** What this task involves **
In the data that follows, find the line containing "bpy.context.scene.collection.objects.link(empty)"; then quote that line and every line after it, exactly, through the last one.
------ Source data
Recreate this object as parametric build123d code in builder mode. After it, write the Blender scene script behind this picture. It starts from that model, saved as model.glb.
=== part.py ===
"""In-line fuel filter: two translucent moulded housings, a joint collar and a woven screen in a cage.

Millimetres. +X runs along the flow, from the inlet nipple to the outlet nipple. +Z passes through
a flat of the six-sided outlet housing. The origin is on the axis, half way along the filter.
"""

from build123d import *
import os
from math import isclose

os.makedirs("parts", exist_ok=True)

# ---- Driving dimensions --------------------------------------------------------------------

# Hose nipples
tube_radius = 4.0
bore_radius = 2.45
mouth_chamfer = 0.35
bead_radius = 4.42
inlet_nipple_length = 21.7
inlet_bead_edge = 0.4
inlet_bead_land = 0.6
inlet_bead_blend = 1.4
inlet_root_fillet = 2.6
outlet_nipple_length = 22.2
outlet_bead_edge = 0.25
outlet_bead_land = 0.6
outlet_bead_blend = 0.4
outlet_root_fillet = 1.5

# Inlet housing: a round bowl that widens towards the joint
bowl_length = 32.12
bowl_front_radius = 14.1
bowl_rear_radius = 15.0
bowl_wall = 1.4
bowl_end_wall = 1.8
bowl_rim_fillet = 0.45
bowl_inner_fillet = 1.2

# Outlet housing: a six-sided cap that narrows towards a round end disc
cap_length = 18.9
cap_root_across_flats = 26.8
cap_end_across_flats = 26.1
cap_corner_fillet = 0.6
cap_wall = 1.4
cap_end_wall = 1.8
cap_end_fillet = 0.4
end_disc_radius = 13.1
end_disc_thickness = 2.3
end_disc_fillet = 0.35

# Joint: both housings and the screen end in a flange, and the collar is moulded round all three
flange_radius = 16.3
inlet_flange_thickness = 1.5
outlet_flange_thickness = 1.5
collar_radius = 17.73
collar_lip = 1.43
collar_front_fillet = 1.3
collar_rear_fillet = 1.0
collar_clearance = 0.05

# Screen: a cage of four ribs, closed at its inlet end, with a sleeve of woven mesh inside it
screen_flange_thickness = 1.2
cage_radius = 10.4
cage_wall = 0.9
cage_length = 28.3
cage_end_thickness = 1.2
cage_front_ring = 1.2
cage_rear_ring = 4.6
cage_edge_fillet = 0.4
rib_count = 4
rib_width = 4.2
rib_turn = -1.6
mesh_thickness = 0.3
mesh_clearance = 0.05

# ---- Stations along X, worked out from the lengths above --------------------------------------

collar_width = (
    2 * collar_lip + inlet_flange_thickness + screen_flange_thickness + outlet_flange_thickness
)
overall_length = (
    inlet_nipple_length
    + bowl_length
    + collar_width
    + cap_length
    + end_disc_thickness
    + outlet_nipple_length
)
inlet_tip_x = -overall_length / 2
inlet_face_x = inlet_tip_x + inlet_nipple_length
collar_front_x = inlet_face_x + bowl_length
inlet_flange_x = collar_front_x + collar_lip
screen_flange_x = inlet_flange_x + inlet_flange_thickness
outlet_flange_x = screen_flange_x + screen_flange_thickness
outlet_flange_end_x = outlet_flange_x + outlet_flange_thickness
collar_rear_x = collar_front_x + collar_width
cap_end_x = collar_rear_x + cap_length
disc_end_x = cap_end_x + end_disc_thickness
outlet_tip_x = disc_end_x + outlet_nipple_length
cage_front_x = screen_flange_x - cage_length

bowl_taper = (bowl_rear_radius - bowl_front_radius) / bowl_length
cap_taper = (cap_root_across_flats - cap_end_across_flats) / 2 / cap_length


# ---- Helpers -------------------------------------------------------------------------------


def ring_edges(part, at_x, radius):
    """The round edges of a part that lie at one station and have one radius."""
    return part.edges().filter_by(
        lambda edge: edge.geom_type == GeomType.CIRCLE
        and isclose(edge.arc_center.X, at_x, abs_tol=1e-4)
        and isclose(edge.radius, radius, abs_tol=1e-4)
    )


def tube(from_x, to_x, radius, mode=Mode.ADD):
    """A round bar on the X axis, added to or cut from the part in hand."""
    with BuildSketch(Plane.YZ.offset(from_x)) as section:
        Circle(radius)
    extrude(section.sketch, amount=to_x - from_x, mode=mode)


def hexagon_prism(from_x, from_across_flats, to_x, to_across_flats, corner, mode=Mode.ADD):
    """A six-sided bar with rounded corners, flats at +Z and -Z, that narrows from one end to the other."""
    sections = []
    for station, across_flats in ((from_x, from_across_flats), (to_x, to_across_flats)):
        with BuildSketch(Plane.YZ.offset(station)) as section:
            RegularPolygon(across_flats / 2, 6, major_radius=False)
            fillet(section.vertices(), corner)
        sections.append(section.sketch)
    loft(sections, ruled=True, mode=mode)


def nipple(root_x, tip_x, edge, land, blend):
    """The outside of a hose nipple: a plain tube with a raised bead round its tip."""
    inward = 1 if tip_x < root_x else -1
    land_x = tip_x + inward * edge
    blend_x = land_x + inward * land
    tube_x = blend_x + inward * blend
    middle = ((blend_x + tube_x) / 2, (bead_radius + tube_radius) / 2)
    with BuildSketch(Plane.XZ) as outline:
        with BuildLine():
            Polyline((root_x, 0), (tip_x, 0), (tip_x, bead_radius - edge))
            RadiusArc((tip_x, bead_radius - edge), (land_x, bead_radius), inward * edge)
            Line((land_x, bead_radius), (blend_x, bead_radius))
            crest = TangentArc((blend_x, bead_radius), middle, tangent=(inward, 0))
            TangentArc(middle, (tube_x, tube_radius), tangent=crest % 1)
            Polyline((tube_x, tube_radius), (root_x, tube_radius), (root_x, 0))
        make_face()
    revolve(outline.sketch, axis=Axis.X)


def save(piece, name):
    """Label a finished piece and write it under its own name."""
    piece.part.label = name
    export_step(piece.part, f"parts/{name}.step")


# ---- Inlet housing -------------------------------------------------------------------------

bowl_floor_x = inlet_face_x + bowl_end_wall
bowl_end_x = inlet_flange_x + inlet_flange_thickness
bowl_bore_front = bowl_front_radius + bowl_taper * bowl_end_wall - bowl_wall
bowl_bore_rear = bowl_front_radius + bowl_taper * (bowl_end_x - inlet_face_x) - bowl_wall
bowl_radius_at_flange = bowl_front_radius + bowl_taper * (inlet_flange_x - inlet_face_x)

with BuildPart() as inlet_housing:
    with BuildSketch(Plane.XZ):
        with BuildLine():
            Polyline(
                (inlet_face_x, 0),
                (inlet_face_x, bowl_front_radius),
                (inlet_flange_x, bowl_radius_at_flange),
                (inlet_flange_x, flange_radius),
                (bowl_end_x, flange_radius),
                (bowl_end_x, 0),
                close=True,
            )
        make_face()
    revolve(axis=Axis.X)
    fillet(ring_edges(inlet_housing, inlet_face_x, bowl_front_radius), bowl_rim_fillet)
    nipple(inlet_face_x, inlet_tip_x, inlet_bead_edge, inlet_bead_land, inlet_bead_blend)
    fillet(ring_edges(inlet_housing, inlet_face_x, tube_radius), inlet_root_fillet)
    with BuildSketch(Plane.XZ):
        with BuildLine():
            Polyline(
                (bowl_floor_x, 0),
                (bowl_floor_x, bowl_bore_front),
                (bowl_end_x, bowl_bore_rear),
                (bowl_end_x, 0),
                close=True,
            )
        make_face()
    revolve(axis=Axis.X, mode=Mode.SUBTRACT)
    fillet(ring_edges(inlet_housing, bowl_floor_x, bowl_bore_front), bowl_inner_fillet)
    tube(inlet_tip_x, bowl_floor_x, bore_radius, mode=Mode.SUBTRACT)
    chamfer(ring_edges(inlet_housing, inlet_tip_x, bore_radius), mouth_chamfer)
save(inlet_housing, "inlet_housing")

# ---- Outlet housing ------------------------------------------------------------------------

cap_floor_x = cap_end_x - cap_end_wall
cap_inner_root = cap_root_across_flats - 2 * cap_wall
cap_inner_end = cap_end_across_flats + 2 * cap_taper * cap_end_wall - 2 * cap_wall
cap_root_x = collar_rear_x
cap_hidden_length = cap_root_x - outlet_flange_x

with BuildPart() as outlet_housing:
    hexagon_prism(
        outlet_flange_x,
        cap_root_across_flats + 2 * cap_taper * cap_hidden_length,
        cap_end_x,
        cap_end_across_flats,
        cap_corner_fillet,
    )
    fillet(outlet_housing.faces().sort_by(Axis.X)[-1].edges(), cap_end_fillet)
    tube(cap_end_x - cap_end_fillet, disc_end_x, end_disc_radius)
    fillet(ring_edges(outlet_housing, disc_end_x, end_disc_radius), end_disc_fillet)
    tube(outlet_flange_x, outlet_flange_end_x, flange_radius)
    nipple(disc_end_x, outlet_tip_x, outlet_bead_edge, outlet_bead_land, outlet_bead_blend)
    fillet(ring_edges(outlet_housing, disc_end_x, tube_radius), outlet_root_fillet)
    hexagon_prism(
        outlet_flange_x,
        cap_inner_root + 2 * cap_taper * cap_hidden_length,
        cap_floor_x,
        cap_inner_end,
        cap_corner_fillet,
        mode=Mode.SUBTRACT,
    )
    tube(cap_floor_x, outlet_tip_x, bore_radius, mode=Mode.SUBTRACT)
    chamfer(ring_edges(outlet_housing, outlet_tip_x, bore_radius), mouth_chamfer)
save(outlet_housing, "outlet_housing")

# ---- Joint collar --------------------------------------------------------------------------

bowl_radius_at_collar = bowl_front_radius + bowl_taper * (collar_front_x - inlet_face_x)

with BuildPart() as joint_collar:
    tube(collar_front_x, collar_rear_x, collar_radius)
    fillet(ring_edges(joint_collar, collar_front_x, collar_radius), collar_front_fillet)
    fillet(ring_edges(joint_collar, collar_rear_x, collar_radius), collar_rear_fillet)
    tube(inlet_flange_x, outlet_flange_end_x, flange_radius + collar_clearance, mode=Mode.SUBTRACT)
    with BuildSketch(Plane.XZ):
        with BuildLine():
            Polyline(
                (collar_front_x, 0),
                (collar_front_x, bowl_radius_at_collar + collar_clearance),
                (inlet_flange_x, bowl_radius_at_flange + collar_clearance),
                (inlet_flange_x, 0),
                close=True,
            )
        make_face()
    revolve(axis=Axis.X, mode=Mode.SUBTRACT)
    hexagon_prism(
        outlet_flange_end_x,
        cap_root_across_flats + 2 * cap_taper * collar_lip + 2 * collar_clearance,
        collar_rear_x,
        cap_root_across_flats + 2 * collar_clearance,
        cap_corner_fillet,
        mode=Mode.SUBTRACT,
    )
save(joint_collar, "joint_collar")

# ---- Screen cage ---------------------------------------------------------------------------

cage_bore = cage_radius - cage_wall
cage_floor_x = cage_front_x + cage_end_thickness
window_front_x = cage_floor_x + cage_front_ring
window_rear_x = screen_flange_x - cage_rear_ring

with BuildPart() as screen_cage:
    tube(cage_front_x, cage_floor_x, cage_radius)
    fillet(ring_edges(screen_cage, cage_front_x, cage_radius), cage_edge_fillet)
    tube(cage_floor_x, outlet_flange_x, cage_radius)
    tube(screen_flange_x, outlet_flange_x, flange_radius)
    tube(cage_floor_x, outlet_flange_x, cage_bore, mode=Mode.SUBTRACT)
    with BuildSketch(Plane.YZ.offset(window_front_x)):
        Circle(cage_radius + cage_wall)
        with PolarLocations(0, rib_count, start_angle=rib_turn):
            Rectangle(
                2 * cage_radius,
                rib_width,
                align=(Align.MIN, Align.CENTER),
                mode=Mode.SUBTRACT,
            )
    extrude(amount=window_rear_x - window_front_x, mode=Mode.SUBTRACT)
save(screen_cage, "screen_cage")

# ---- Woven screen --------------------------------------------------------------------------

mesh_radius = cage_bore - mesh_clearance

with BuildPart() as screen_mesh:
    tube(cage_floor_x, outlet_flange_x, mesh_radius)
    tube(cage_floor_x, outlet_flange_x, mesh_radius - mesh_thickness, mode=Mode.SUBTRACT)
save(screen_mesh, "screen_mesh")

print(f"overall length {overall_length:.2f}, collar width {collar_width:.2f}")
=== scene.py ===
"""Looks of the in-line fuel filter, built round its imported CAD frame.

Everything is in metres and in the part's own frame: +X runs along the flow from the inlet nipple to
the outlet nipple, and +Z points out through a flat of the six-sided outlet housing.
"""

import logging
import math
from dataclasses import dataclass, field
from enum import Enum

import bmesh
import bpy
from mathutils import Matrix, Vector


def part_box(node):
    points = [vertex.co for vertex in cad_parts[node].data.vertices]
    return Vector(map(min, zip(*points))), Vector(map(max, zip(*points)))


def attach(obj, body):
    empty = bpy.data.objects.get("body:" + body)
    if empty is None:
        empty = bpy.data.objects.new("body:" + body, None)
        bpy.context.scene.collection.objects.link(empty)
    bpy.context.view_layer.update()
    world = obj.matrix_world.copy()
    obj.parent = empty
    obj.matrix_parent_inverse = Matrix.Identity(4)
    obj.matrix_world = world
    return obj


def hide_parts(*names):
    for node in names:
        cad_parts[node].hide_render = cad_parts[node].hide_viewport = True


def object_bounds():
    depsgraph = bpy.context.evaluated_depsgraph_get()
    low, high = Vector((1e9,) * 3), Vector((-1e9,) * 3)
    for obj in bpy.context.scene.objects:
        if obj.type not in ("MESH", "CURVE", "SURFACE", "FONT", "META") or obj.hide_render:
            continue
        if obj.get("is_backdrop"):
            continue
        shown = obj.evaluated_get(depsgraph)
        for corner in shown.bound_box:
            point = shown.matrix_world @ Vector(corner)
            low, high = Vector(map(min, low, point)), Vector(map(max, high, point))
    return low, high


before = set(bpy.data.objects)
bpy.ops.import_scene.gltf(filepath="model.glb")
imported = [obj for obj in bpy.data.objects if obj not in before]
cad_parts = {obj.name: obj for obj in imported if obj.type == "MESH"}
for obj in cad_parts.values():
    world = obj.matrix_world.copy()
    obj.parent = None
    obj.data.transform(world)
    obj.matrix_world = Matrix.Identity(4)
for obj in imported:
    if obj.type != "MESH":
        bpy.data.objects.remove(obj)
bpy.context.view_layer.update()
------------
** Task answer **
        bpy.context.scene.collection.objects.link(empty)
    bpy.context.view_layer.update()
    world = obj.matrix_world.copy()
    obj.parent = empty
    obj.matrix_parent_inverse = Matrix.Identity(4)
    obj.matrix_world = world
    return obj


def hide_parts(*names):
    for node in names:
        cad_parts[node].hide_render = cad_parts[node].hide_viewport = True


def object_bounds():
    depsgraph = bpy.context.evaluated_depsgraph_get()
    low, high = Vector((1e9,) * 3), Vector((-1e9,) * 3)
    for obj in bpy.context.scene.objects:
        if obj.type not in ("MESH", "CURVE", "SURFACE", "FONT", "META") or obj.hide_render:
            continue
        if obj.get("is_backdrop"):
            continue
        shown = obj.evaluated_get(depsgraph)
        for corner in shown.bound_box:
            point = shown.matrix_world @ Vector(corner)
            low, high = Vector(map(min, low, point)), Vector(map(max, high, point))
    return low, high


before = set(bpy.data.objects)
bpy.ops.import_scene.gltf(filepath="model.glb")
imported = [obj for obj in bpy.data.objects if obj not in before]
cad_parts = {obj.name: obj for obj in imported if obj.type == "MESH"}
for obj in cad_parts.values():
    world = obj.matrix_world.copy()
    obj.parent = None
    obj.data.transform(world)
    obj.matrix_world = Matrix.Identity(4)
for obj in imported:
    if obj.type != "MESH":
        bpy.data.objects.remove(obj)
bpy.context.view_layer.update()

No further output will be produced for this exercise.